My goal here is to use the 2014 Adventuring Day and the 2024 encounter XP budgets to arrive at a simple "how many of each kind of encounter can we do per day" value.
This might not work out linearly - it depends on how proportional the difficulties are with that daily budget. If it all works out, we can figure out an "encounter point" system similar to what is found in Flee, Mortals!
This will all scale with players, so we only need to figure this out on a single player basis.
So, let's start with level 1:
Encounter Budgets:
Low: 50, Moderate: 75, High: 100
Daily: 300
So, we can fit 6 low encounters, 4 moderate encounters, or 3 high encounters.
I will say, I don't know if any DM uses the 2014 daily xp budget system, because I don't know if I've ever had a campaign that was this hard - a high difficulty encounter is seriously hard in the 2024 DMG. Still, we can at some later point determine what our true daily budget is. With these values, we can easily turn 25xp into one "encounter point," and suggest that a Low encounter is worth 2, a moderate encounter is worth 3, a high encounter is worth 4, and we have a total budget of 12 per day.
How's it work at level 2?
Encounter Budgets:
Low: 100, Moderate 150, High: 200
Daily: 600
The math is easy, because all of our values have doubled. Thus, it's precisely the same "Encounter Point" values and total budget.
If this works at level 3 as well, we'll jump to a much higher level and see if things are the same.
Encounter Budgets:
Low: 150, Moderate: 225, High: 400
Daily: 1,200
Ah, now, here we're clearly off a little. Our daily budget has grown twofold, while low and moderate encounters have gone up by 50% but high has fully doubled.
We could fit 8 low difficulty encounters in a day, moderate encounters are a nightmarish 5 1/3, and high difficulty is once again 3.
In other words, this isn't going to give us a super-clean formula. Two moderate encounters and five low encounters would satisfy this, or a high difficulty encounter and then two moderates, and three low encounters.
To be fair, this makes sense: the thing that grows the most as you level up is the number of resources you have available. A 3rd-level full spellcaster has six spell slots - double what they had at level 2. Even though you'll be pressured to use those resources more liberally, you have greater control over your sustainability.

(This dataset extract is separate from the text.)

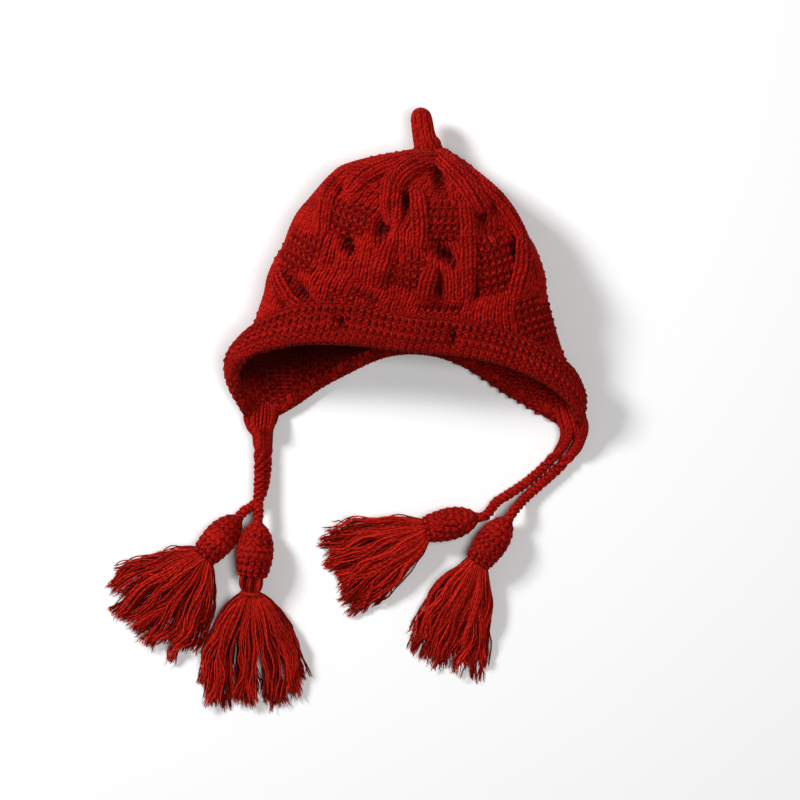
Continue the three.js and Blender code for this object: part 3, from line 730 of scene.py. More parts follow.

A 1st level character is only going to be able to expend spell slots twice before they need to rest, which makes basically any fight one in which they really have to consider whether they want to expend a spell slot at all.
For my own purposes, let's check things out at level 18, where my players are at the moment.
Encounters:
Low: 5,000, Moderate: 8,700, High: 14,200
Daily: 27,000
The math here isn't super-clean, but roughly, we can do five low encounters (with a bit of spare xp,) 3 moderate encounters (again, with change) and actually just short of enough for two high-difficulty encounters.
This is kind of interesting: this is fewer encounters than we could do at low levels. And having run tier 4 combat now for a good while, that makes sense in just how long fights of these levels go - in tier 4, everything's basically a giant epic clash of titans.
What about mid-levels, though? Do we skew more or fewer encounters?
My Wizard is level 8, currently, and so we'll use this as an example.
Encounters:
Low: 1,000, Moderate: 1,700, High: 2,100
Daily: 6,000
So, like at level 1, we can do 6 low encounters per day, then just under 4 moderate encounters, and just under 3 hard encounters.
Once again, I find myself wondering if all the complaints about 5E being too easy are because people haven't been taking the Adventuring Day seriously enough.